An insider’s guide to Hull: ‘It’s better than you think, honest …’ by Dave Lee
The Guardian – Monday 19th September 2016
Kitsch street style, pattie butties and theatre in old fruit markets – Hull might not have a glowing reputation but it’s been inspiring poets for generations
At the confluence of the rivers Hull and Humber is the Pierhead, where boats carrying fruit from exotic places used to dock. Next to it is the Oss Wash, a slipway where traders could (you can probably guess) wash their horses. At mid-tide, the water laps around the Pierhead’s wooden support beams and bigger waves break on to the Oss Wash. If you sit at just the right place, at just the right time you hear the sound of water all around you. It reminds you what made Hull one of the greatest ports in the world.

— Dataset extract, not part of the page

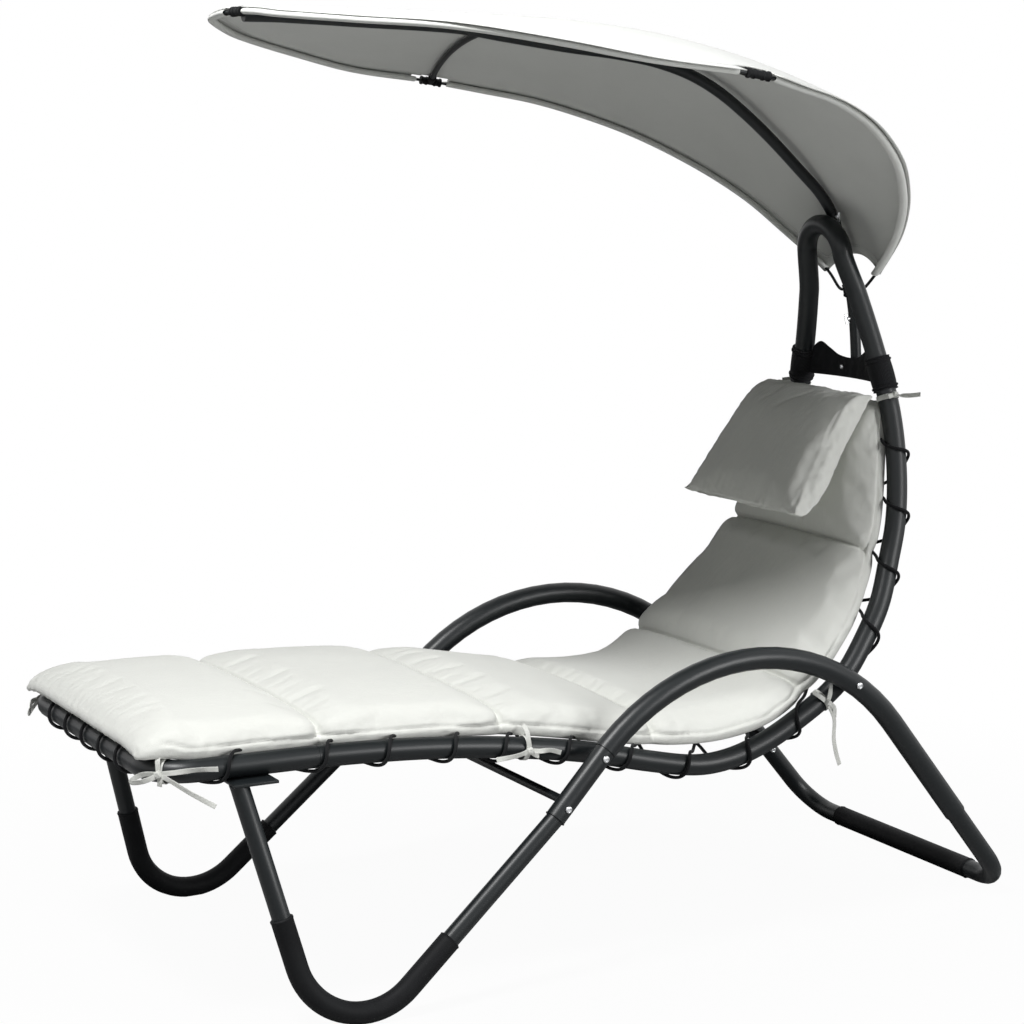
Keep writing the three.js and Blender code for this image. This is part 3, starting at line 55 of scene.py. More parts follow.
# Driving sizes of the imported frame, in metres
FRAME_LENGTH = 1.767
HOOP_HEIGHT = 1.318
RAIL_SPAN = 0.636
FOOT_SPAN = 0.818
REAR_SPAN = 0.674
ARM_CORNER_SPAN = 0.743
RAIL_RADIUS = 0.020
ARM_RADIUS = 0.021
LEG_RADIUS = 0.0165
GROUND_TUBE_RADIUS = 0.0185
GROUND_TUBE_HEIGHT = 0.0203
COUPLING_RADIUS = 0.019
BRACE_RADIUS = 0.008
POLE_RADIUS = 0.011
RIB_RADIUS = 0.006
ROD_RADIUS = 0.003
CORD_RADIUS = 0.0032
JOINT_GAP = 0.0004
FOOT_CORNER_BEND = 0.072
LEG_BEND = 0.124
ARM_BEND = 0.435
REAR_CORNER_BEND = 0.082
LEG_SPLAY_FORWARD = 0.044
LEG_LEAN = 0.121
HOOP_NARROW_START = 0.500
HOOP_LEAN = 0.344
HOOP_TOP_RADIUS = 0.062
LEG_INSERT = 0.060
SLEEVE_REACHES = (0.093, 0.110)
SLEEVE_WALL = 0.003
GROUND_SLEEVE_LENGTH = 0.450
CANOPY_LENGTH = 1.332
CANOPY_WIDTH = 1.284
CANOPY_HEIGHT = 1.722
CANOPY_CLOTH = 0.0024
SLING_EDGE_GAP = 0.034
SLING_FILL = 0.86  # the sling's area as a share of its box
CUSHION_WIDTH = 0.596
FRAME_SHIFT = sum(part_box("ground_sleeve"), Vector()).x / 2 - FRAME_LENGTH / 2

SIDES = (("left", -1), ("right", 1))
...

The obvious thing would be pick one of the glorious old buildings down the High Street but, while they are beautiful, they are pretty similar to those of any mature English city. I’d rather go for something that symbolises the make-do-and-mend, bloody-minded, independent spirit of the people of Hull: The Adelphi Club. It used to be a normal, small, Georgian terraced house but (thanks to Hitler and the second world war) it became a semi-detached, and then (thanks to Hull legend Paul Jackson) it became a magical musical wonderland.
The Housemartins started life there and – for 30 years now – the tiny stage has been trodden by the likes of Oasis, Radiohead, The Stone Roses and Pulp. There may be better looking or more architecturally significant buildings, but the Adelphi is known throughout the world and loved throughout the city – and that makes it the most important.